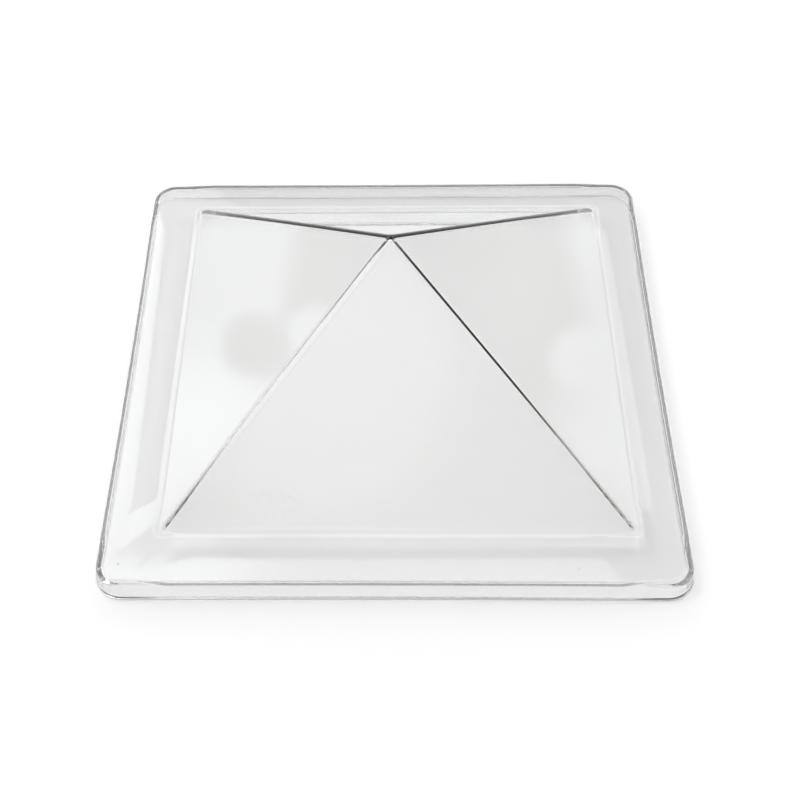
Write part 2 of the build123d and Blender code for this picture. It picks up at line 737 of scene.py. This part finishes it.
# The room's walls are faintly warm, and the sky in its windows is faintly cool.
warm_wall = (1.0, 0.985, 0.955, 1)
cool_sky = (0.97, 0.985, 1.0, 1)
wall_to_sky = (0.6, 1.4)
room_colour = room_nodes.new("ShaderNodeMix")
room_colour.data_type = "RGBA"
room_colour.inputs["A"].default_value = warm_wall
room_colour.inputs["B"].default_value = cool_sky
room_links.new(room_step(room_light, *wall_to_sky, 0.0, 1.0), room_colour.inputs["Factor"])
room_links.new(room_colour.outputs["Result"], room_nodes["Background"].inputs["Color"])

# The camera itself sees a plain white backdrop. Where it looks out level through the plastic,
# it sees that too.
backdrop_level = 1.0
backdrop_top = (0.12, 0.20)
room_rays = room_nodes.new("ShaderNodeLightPath")
level_view = room_step(height, *backdrop_top, 1.0, 0.0)
through = room_math("MULTIPLY", room_rays.outputs["Is Transmission Ray"], level_view)
shown = room_math("MAXIMUM", room_rays.outputs["Is Camera Ray"], through)
shown_light = room_blend(room_light, backdrop_level, shown)
room_links.new(shown_light, room_nodes["Background"].inputs["Strength"])

# A small bright window high on the left, whose glints the bent plastic gathers.
lamp_place = Vector((-0.95, 0.55, 2.3))
lamp_size = 0.27
lamp_power = 3.0
lamp_data = bpy.data.lights.new("left_window", "AREA")
lamp_data.size = lamp_size
lamp_data.energy = lamp_power
left_window = bpy.data.objects.new("left_window", lamp_data)
left_window.location = lamp_place
left_window.rotation_euler = (-lamp_place).to_track_quat("-Z", "Y").to_euler()
bpy.context.scene.collection.objects.link(left_window)


# The camera. It stands in front of the dome and a little to its right, 1.6 metres off, and
# looks down at it by some 49 degrees.
camera_distance = 1.5896
camera_turn = 0.03952
camera_rise = 0.85684
camera_roll = 0.03139
camera_target = Vector((-0.0417, -0.0208, 0.0))
focal_in_frames = 1418.65 / 800
frame_shift = (0.05542, -0.01602)

camera_data = bpy.data.cameras.new("camera")
camera_data.lens = focal_in_frames * camera_data.sensor_width
camera_data.shift_x, camera_data.shift_y = frame_shift
camera_back = Vector((
    sin(camera_turn) * cos(camera_rise),
    -cos(camera_turn) * cos(camera_rise),
    sin(camera_rise),
))
camera_right = Vector((cos(camera_turn), sin(camera_turn), 0.0))
camera_frame = Matrix((camera_right, camera_back.cross(camera_right), camera_back)).transposed()
camera_frame = camera_frame @ Matrix.Rotation(-camera_roll, 3, "Z")
camera_place = camera_target + camera_back * camera_distance
camera = bpy.data.objects.new("camera", camera_data)
camera.matrix_world = Matrix.Translation(camera_place) @ camera_frame.to_4x4()
bpy.context.scene.collection.objects.link(camera)
bpy.context.scene.camera = camera


# How the picture is worked out. The bent sheet mirrors light many times inside itself before it
# lets it out.
bounces = 32
scene = bpy.context.scene
scene.view_settings.view_transform = "Standard"
scene.cycles.blur_glossy = 0.0
scene.cycles.max_bounces = bounces
scene.cycles.transmission_bounces = bounces
scene.cycles.glossy_bounces = bounces

shown = [list(corner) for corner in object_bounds()]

-.-.-

(YOUR GOAL)
Your task is to repeat each line of the material exactly.

(ANSWER FOR THIS EXERCISE)
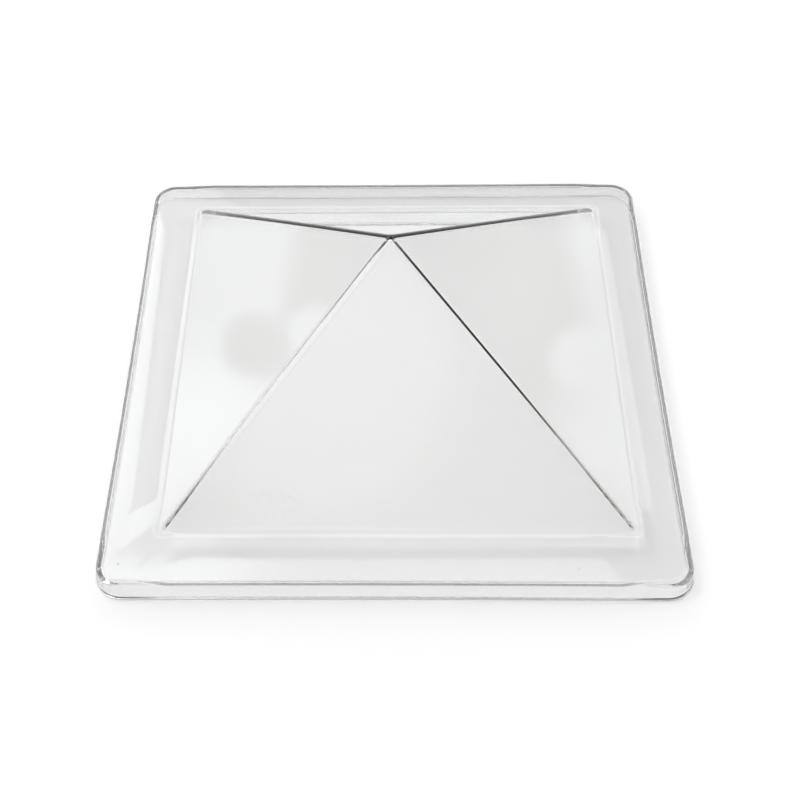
Write part 2 of the build123d and Blender code for this picture. It picks up at line 737 of scene.py. This part finishes it.
# The room's walls are faintly warm, and the sky in its windows is faintly cool.
warm_wall = (1.0, 0.985, 0.955, 1)
cool_sky = (0.97, 0.985, 1.0, 1)
wall_to_sky = (0.6, 1.4)
room_colour = room_nodes.new("ShaderNodeMix")
room_colour.data_type = "RGBA"
room_colour.inputs["A"].default_value = warm_wall
room_colour.inputs["B"].default_value = cool_sky
room_links.new(room_step(room_light, *wall_to_sky, 0.0, 1.0), room_colour.inputs["Factor"])
room_links.new(room_colour.outputs["Result"], room_nodes["Background"].inputs["Color"])

# The camera itself sees a plain white backdrop. Where it looks out level through the plastic,
# it sees that too.
backdrop_level = 1.0
backdrop_top = (0.12, 0.20)
room_rays = room_nodes.new("ShaderNodeLightPath")
level_view = room_step(height, *backdrop_top, 1.0, 0.0)
through = room_math("MULTIPLY", room_rays.outputs["Is Transmission Ray"], level_view)
shown = room_math("MAXIMUM", room_rays.outputs["Is Camera Ray"], through)
shown_light = room_blend(room_light, backdrop_level, shown)
room_links.new(shown_light, room_nodes["Background"].inputs["Strength"])

# A small bright window high on the left, whose glints the bent plastic gathers.
lamp_place = Vector((-0.95, 0.55, 2.3))
lamp_size = 0.27
lamp_power = 3.0
lamp_data = bpy.data.lights.new("left_window", "AREA")
lamp_data.size = lamp_size
lamp_data.energy = lamp_power
left_window = bpy.data.objects.new("left_window", lamp_data)
left_window.location = lamp_place
left_window.rotation_euler = (-lamp_place).to_track_quat("-Z", "Y").to_euler()
bpy.context.scene.collection.objects.link(left_window)


# The camera. It stands in front of the dome and a little to its right, 1.6 metres off, and
# looks down at it by some 49 degrees.
camera_distance = 1.5896
camera_turn = 0.03952
camera_rise = 0.85684
camera_roll = 0.03139
camera_target = Vector((-0.0417, -0.0208, 0.0))
focal_in_frames = 1418.65 / 800
frame_shift = (0.05542, -0.01602)

camera_data = bpy.data.cameras.new("camera")
camera_data.lens = focal_in_frames * camera_data.sensor_width
camera_data.shift_x, camera_data.shift_y = frame_shift
camera_back = Vector((
    sin(camera_turn) * cos(camera_rise),
    -cos(camera_turn) * cos(camera_rise),
    sin(camera_rise),
))
camera_right = Vector((cos(camera_turn), sin(camera_turn), 0.0))
camera_frame = Matrix((camera_right, camera_back.cross(camera_right), camera_back)).transposed()
camera_frame = camera_frame @ Matrix.Rotation(-camera_roll, 3, "Z")
camera_place = camera_target + camera_back * camera_distance
camera = bpy.data.objects.new("camera", camera_data)
camera.matrix_world = Matrix.Translation(camera_place) @ camera_frame.to_4x4()
bpy.context.scene.collection.objects.link(camera)
bpy.context.scene.camera = camera


# How the picture is worked out. The bent sheet mirrors light many times inside itself before it
# lets it out.
bounces = 32
scene = bpy.context.scene
scene.view_settings.view_transform = "Standard"
scene.cycles.blur_glossy = 0.0
scene.cycles.max_bounces = bounces
scene.cycles.transmission_bounces = bounces
scene.cycles.glossy_bounces = bounces

shown = [list(corner) for corner in object_bounds()]